The sampling limitation effect as a result of the high-speed operation of the machine produces a position error in the ATO or trigonometric method, even if the two output signals are ideal. Thus, ATO is used to obtain the rotor position with sufficient sampling. Moreover, high-speed operation is not considered in this study.
In a real system, the resolver output signals contain position errors in the resolver itself as well as in the resolver signal processing circuits [10] - [14] . As a result, the actual resolver output signals have non-ideal characteristics, such as offset error, scale error, or phase error. Considering these non-ideal characteristics of the resolver signals, position information can be considerably distorted.
To solve these problems, many compensation algorithms have already been proposed [10] - [14] . The methods proposed in [10] and [11] correct most of the non-ideal characteristics, including the one originating in the RDC. However, these methods require significant labor and time, excessive computation burden, and hardware. The method proposed in [12] introduced the gain–phase–offset correction method only with a low computing effort. The proposed method in [13] was only presented to integrate the ideal rotor position and obtain the magnitude of the position error according to the distorted rotor position because of amplitude imbalance, without considering the variation of the rotor speed and bandwidth of the closed-loop current control.

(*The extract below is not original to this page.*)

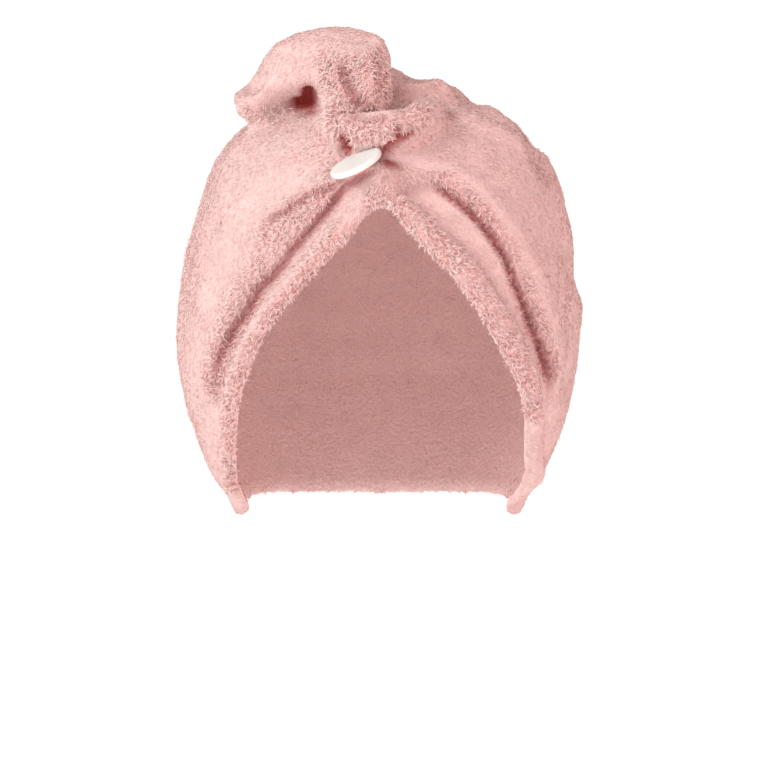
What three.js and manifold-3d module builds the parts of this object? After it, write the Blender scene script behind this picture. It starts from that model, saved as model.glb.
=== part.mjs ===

A method to reduce torque ripple caused by amplitude imbalance is introduced in [14] . This method required an additional position sensor that has no distorted position information to reduce torque ripples. However, the effects of amplitude imbalance and quadrature imperfection must be simultaneously considered for accurate vector control of the permanent magnet synchronous motor (PMSM) using a resolver. S.H. Hwang proposed the compensation method of the scale and phase error in the PMSM drive system with the resolver [15] . The d -axis current is directly used as the input signal of the compensator to estimate position errors by using integral operations according to the rotor position. However, this method can only be adapted in motor drive systems because position errors can be obtained from the d -axis current. In [16] , the DC offset and scale compensation method is proposed without operating the motor. This method can be adapted in DSP systems based on RDC. However, in [16] , a mathematical approach was not employed and the method description was incomplete.
In this study, the classification and compensation methods for the DSP system based on RDC are proposed. In this case, two output signals of the resolver can be directly used by the DSP. Thus, the two output signals, “sin” and “cos,” can be adjusted to compensate the position error of the resolver. The classification method includes the offset error, scale error, and phase error. Only the offset and scale errors can be compensated. Classification and compensation can be achieved through the radius and area of the circle made by the resolver signals. This method computes the integration of the areas made by the resolver signals to classify and compensate the error. Thus, this system cannot be applied during transient response as area integration during the transient state causes an error in the proposed method. Therefore, operating the machine at steady state is necessary to adapt this method. The proposed method does not need any additional hardware. The experimental results verify the effectiveness of the proposed algorithm.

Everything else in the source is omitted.